Altri carcinologi ipotizzano infatti che la carcinizzazione non avvenga per un qualche meccanismo di adattamento, ma semplicemente in risposta ad alcuni vincoli che potrebbero essere legati a come le informazioni genetiche plasmano i crostacei, con una quantità relativamente ristretta di opzioni. Il carapace e la parte addominale sono strettamente legati tra loro, al punto che uno ormai dipende dall’altro. L’ipotesi è che un certo processo evolutivo abbia interessato uno dei due elementi, diventando un vincolo per l’altro.

La carcinizzazione è del resto uno dei casi più evidenti e affascinanti della convergenza evolutiva, che porta specie diverse che vivono in ecosistemi simili a sviluppare in modo indipendente attraverso la selezione naturale determinate strutture e caratteristiche che si assomigliano molto tra loro. Non è naturalmente successo solo con i crostacei. Quando i dinosauri si estinsero, per i mammiferi si aprirono grandi opportunità per colmare le aree (“nicchie ecologiche”) un tempo occupate da quei grandi animali. La rapida evoluzione da un antenato comune (“radiazione adattiva”) portò ad avere mammiferi placentati molto simili ai mammiferi marsupiali, nonostante questi si fossero evoluti in maniera separata e indipendente.

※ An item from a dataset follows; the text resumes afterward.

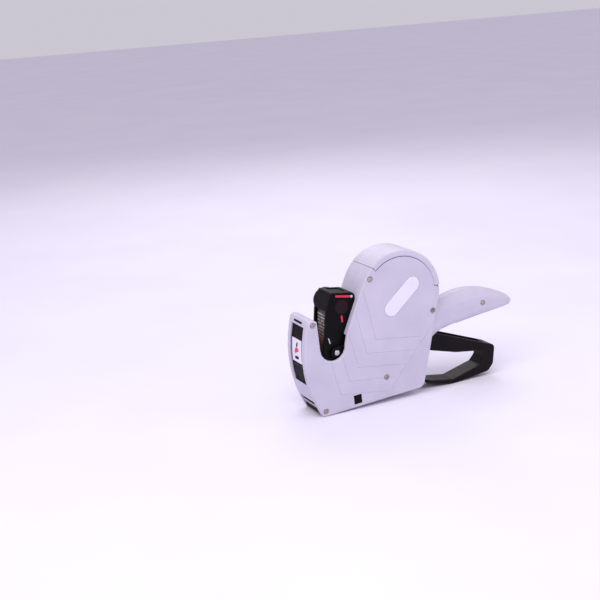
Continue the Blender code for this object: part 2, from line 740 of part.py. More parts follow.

I crostacei hanno comunque una grande diversità, pur mantenendo alcuni elementi in comune. Ci sono specie che vivono solo in acqua e altre sulla terraferma, specie dalle dimensioni minuscole e altre molto grandi, alcuni che si comportano come parassiti e altri che si danno da fare per andare a caccia del cibo. Ed è questa caratteristica a incuriosire ancora di più chi li studia. Da un lato la convergenza evolutiva ha portato ad avere animali simili, nonostante appartengano a gruppi diversi, mentre in altri ha preservato una spiccata diversità. Nuovi studi potrebbero aiutare a comprendere meglio le cause di tutto questo, a dimostrazione di quanto ci sia ancora da capire sulle numerose sfumature dell’evoluzione, cercando di non prendere troppi granchi.